— What you should do —
The required output is a word-for-word copy of the lines from the line bearing "Write part 2" through the line bearing "len(MIDDLE_CREASES) + len(FRONT_CREASES))", inclusive, and no other lines.

Modeling code records:
┄┄┄┄┄┄┄┄┄┄

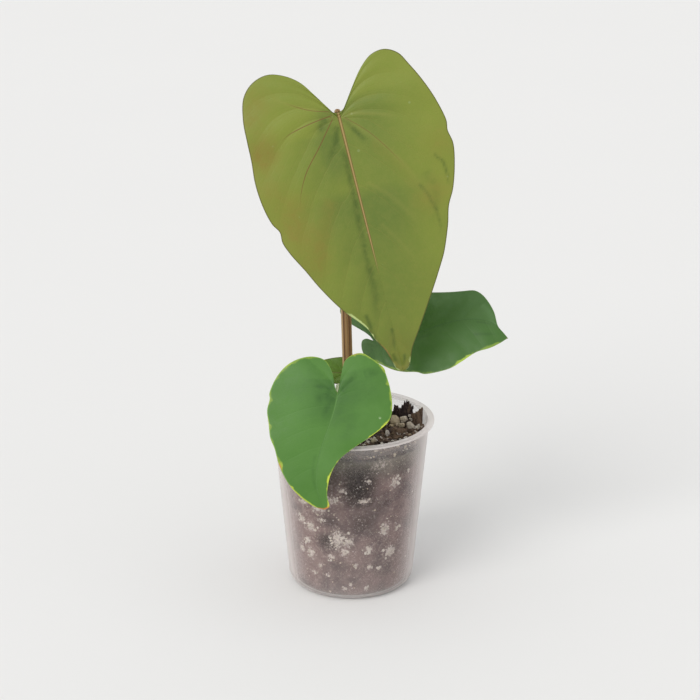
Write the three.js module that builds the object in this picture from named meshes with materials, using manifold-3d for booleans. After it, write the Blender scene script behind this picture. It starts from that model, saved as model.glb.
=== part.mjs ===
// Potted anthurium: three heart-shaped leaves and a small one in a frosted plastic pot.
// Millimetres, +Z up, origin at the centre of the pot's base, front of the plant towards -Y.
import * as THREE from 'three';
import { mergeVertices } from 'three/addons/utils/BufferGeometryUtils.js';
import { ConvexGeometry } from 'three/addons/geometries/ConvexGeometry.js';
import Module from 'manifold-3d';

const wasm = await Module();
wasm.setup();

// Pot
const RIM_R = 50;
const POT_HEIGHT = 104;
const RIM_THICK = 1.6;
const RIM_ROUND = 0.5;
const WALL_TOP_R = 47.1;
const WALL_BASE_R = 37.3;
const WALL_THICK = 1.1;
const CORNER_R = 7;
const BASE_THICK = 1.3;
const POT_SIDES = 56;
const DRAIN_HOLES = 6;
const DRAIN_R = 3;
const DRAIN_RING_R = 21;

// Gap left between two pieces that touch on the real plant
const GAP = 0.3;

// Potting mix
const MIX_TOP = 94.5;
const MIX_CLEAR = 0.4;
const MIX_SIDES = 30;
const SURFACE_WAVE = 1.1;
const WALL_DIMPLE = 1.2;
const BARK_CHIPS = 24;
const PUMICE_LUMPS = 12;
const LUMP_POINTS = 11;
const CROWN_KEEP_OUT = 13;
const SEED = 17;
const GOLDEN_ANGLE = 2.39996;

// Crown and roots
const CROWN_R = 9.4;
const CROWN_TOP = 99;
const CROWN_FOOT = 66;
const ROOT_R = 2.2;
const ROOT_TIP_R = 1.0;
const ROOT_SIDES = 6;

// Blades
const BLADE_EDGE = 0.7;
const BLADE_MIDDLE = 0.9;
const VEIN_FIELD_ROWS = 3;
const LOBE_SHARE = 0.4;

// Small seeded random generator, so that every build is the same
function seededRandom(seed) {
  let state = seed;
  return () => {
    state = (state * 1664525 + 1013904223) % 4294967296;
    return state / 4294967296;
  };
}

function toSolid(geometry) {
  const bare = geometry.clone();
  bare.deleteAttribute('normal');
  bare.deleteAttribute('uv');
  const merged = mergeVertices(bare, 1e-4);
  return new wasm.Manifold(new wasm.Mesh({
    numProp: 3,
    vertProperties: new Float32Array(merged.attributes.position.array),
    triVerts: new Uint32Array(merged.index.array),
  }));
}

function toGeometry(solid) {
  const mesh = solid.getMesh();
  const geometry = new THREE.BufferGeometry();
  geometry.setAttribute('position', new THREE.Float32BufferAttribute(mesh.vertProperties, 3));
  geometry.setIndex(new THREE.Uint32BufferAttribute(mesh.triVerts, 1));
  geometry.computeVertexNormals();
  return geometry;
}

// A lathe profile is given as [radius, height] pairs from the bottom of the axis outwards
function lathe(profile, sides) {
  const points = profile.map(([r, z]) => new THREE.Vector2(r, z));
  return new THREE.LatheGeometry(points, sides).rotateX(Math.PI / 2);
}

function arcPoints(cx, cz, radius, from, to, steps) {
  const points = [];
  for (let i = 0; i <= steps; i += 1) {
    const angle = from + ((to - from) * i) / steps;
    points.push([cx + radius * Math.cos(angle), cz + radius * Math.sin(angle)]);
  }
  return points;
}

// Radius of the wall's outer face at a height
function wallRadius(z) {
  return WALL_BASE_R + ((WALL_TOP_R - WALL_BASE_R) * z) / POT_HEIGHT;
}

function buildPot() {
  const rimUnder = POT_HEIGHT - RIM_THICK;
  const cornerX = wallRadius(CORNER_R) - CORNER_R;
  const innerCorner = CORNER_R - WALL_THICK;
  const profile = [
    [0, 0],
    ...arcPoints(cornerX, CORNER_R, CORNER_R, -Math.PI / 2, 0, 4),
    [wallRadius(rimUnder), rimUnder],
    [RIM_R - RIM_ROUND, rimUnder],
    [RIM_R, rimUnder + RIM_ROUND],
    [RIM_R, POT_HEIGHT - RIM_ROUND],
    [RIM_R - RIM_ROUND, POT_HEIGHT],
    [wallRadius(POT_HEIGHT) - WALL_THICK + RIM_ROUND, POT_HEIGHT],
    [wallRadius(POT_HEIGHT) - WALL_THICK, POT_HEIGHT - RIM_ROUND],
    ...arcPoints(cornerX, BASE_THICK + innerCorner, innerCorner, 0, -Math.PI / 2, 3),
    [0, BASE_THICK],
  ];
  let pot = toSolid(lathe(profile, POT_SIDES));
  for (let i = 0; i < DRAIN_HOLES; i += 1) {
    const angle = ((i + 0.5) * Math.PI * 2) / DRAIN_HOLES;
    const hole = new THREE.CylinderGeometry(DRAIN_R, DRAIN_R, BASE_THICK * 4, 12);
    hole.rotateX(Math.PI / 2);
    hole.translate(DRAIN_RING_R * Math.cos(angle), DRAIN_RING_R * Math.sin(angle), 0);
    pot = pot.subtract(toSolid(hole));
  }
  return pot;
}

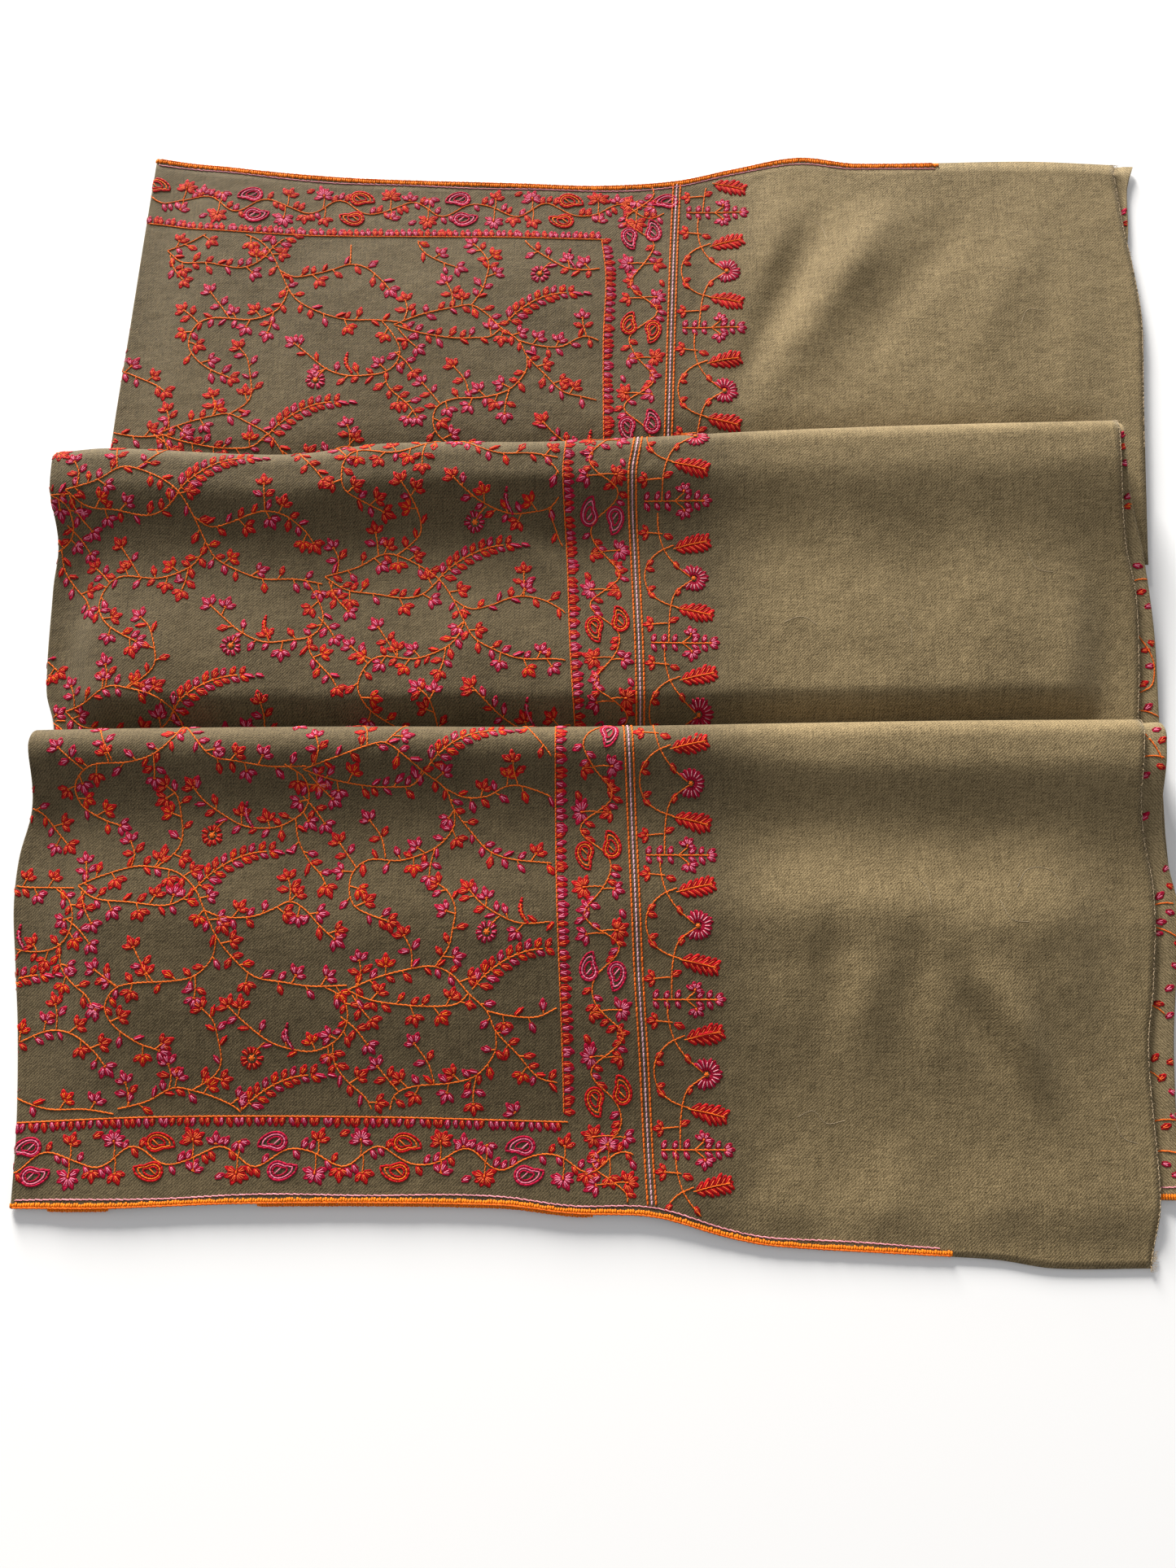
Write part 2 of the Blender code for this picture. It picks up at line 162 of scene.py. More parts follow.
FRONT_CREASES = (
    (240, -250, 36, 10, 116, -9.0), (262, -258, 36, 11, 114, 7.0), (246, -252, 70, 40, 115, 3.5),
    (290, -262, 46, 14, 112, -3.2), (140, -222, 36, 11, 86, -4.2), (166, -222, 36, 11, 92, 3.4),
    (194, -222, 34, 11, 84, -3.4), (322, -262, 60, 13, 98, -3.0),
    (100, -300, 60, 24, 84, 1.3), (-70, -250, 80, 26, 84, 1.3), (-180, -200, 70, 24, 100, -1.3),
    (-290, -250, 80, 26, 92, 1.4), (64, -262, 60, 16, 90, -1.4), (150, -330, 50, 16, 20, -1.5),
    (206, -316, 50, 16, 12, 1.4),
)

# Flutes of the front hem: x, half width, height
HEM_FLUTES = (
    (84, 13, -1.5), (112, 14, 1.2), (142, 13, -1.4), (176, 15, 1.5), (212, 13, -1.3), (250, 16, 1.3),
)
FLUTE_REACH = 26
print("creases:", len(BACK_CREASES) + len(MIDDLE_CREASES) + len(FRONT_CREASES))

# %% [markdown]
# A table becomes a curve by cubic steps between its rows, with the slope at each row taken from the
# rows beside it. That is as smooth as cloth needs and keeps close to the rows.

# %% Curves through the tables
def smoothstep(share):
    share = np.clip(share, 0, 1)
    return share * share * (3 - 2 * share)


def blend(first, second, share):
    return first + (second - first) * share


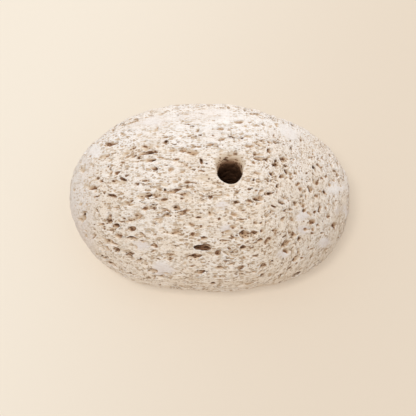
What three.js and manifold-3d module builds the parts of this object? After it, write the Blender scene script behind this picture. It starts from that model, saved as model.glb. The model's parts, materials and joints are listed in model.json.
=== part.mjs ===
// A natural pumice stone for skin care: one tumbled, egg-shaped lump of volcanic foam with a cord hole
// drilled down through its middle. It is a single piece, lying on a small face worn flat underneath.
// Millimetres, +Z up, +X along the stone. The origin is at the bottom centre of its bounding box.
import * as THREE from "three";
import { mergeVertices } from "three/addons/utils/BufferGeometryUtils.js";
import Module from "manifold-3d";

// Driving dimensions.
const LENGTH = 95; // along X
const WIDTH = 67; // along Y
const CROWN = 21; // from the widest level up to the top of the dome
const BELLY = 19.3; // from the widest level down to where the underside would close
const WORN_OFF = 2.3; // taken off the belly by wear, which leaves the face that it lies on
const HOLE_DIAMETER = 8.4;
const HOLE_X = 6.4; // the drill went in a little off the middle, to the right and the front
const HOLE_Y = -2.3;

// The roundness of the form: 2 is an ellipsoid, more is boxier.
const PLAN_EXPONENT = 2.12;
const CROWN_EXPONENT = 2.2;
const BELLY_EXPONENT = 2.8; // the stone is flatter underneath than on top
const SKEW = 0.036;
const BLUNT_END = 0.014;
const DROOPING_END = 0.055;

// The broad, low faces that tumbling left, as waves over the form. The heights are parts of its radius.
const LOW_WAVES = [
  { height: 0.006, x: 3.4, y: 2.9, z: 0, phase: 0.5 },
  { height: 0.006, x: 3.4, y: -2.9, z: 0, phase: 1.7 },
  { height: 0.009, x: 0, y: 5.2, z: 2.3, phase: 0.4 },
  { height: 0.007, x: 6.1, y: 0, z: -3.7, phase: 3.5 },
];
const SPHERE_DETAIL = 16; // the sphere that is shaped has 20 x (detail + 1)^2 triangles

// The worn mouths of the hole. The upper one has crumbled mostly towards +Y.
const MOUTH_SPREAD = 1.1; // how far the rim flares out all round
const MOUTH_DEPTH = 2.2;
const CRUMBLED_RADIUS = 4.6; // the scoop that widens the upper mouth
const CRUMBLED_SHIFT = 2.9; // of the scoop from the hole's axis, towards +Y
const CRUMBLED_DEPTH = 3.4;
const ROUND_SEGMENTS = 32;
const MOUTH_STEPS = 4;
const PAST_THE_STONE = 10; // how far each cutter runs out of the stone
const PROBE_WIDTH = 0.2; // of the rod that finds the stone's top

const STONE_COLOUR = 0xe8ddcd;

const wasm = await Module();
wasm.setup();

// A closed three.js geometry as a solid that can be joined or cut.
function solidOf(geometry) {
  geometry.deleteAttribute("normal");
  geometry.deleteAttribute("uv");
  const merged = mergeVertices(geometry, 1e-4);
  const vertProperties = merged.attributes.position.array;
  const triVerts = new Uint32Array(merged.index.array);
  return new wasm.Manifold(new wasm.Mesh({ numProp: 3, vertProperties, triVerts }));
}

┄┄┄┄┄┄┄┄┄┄

— Solution for this exercise —
Write part 2 of the Blender code for this picture. It picks up at line 162 of scene.py. More parts follow.
FRONT_CREASES = (
    (240, -250, 36, 10, 116, -9.0), (262, -258, 36, 11, 114, 7.0), (246, -252, 70, 40, 115, 3.5),
    (290, -262, 46, 14, 112, -3.2), (140, -222, 36, 11, 86, -4.2), (166, -222, 36, 11, 92, 3.4),
    (194, -222, 34, 11, 84, -3.4), (322, -262, 60, 13, 98, -3.0),
    (100, -300, 60, 24, 84, 1.3), (-70, -250, 80, 26, 84, 1.3), (-180, -200, 70, 24, 100, -1.3),
    (-290, -250, 80, 26, 92, 1.4), (64, -262, 60, 16, 90, -1.4), (150, -330, 50, 16, 20, -1.5),
    (206, -316, 50, 16, 12, 1.4),
)

# Flutes of the front hem: x, half width, height
HEM_FLUTES = (
    (84, 13, -1.5), (112, 14, 1.2), (142, 13, -1.4), (176, 15, 1.5), (212, 13, -1.3), (250, 16, 1.3),
)
FLUTE_REACH = 26
print("creases:", len(BACK_CREASES) + len(MIDDLE_CREASES) + len(FRONT_CREASES))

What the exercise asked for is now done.